The Very Nice, Very Evil curse hits Madison Square Garden

Look, I have watched a lot of strange things in professional wrestling. I have seen a man in a mummy mask try to bury people alive in the desert, and I sat through the peak of the Firefly Fun House era where Bray Wyatt was essentially running an acid-trip version of Mr. Rogers. But nothing, and I mean absolutely nothing, prepared me for the timeline where Danhausen, a guy whose primary offensive output consists of pointing at people and shouting words in a faux-demonic register, has effectively toppled the Cleveland Cavaliers.

The internet is currently having a collective meltdown over the Knicks sweeping the Cavs, and if you have been paying attention to the overlap between the squared circle and the hardwood, you know exactly who to blame. The Danhausen Curse is real. It has left the realm of indie wrestling memes and successfully infiltrated the highest levels of the NBA playoffs.

We are talking about a four-game dismantling that makes the recent chaotic booking of the Intercontinental title on Raw look like a masterclass in linear storytelling. The Cavs didn't just lose; they got hexed. They got cursed in a way that would make Papa Shango blush or send early-90s Kevin Sullivan running for a wooden stake.

Predictable outcomes in a world of chaos

It is easy to roast the Knicks fans for being insufferable, but let’s talk about the mechanics of this curse. Danhausen doesn't use a pile-driver or a sharpshooter to get his point across. He uses a psychological warfare tactic that forces his opponents to acknowledge his absolute absurdity until they vibrate out of existence. Does an NBA defense have a counter for a guy in corpse paint holding a sack of money and yelling about teeth?

Watching the Cavs roll over in that fourth game felt exactly like watching a jobber realize they are about to eat a finisher from a top-tier legend. You could see the realization on their faces. There was no desperation, no last-minute rally, just the acceptance that the supernatural element had already decided the outcome. It mirrored those moments in wrestling where you know the finish before the bell even rings because the crowd heat dictates a specific narrative trajectory.

If you think I’m reaching, go back and look at how WWE handles momentum shifts compared to this series. At least in wrestling, the person getting squashed usually has a chance to cut a promo about how they were held back. The Cavs didn't even get a promo. They just got packed up and sent home in silence.

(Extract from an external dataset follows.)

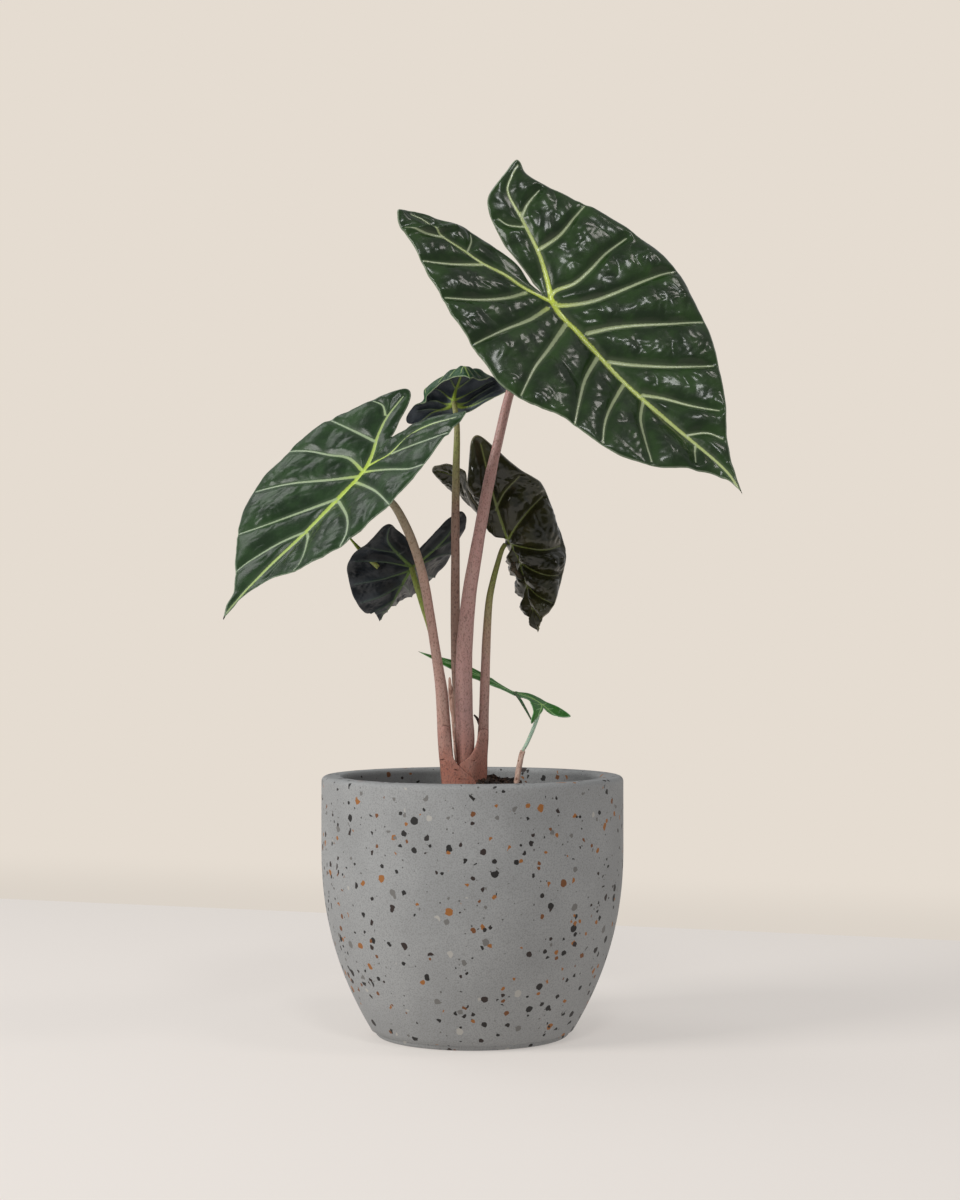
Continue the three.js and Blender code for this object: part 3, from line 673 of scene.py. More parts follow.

The dark side of the gimmick

Now, I do have to be the guy in the bar who ruins the vibe for a second. While I love the theatricality of this, we need to address the glaring flaw in the long-term sustainability of this curse. When you rely on high-concept gimmicks to drive your results, you lose the ability to have a grounded, competitive rivalry. Just like when ROH pushes a specific talent to the moon regardless of the crowd’s temperature on the rest of the card, it creates a vacuum.

We all saw Athena dominate the landscape in Ring of Honor, and while she is undeniably the best, the lack of real danger to her status makes every match a foregone conclusion. The Knicks-Cavs series suffered from that exact problem. There is no stakes if the outcome is pre-determined by some weird internet voodoo curse instead of actual gameplay. It’s like booking a world champion against a mascot—we all know who is going over, but it’s still inherently kind of disrespectful to the sport.

At the end of the day, I tip my cap to Danhausen. He has achieved what Vince McMahon could only dream of: a global promotion strategy that doesn't require a television contract to execute. He turned a basketball series into a wrestling segment, and the internet ate it up with a spoon. If the Knicks end up taking the title, I expect to see Danhausen sitting courtside at the Finals covered in ticker tape and demanding a bag of human money from the commissioner.

But if I’m a fan of any other remaining team, I’m not worried about the referees or the injury report. I’m worried about whether or not some guy on the internet is going to start posting about my team’s inevitable doom. It truly is a weird time to be a sports fan when your favorite team's postseason hopes are tied to the whims of a gentleman who claims to eat teeth for breakfast.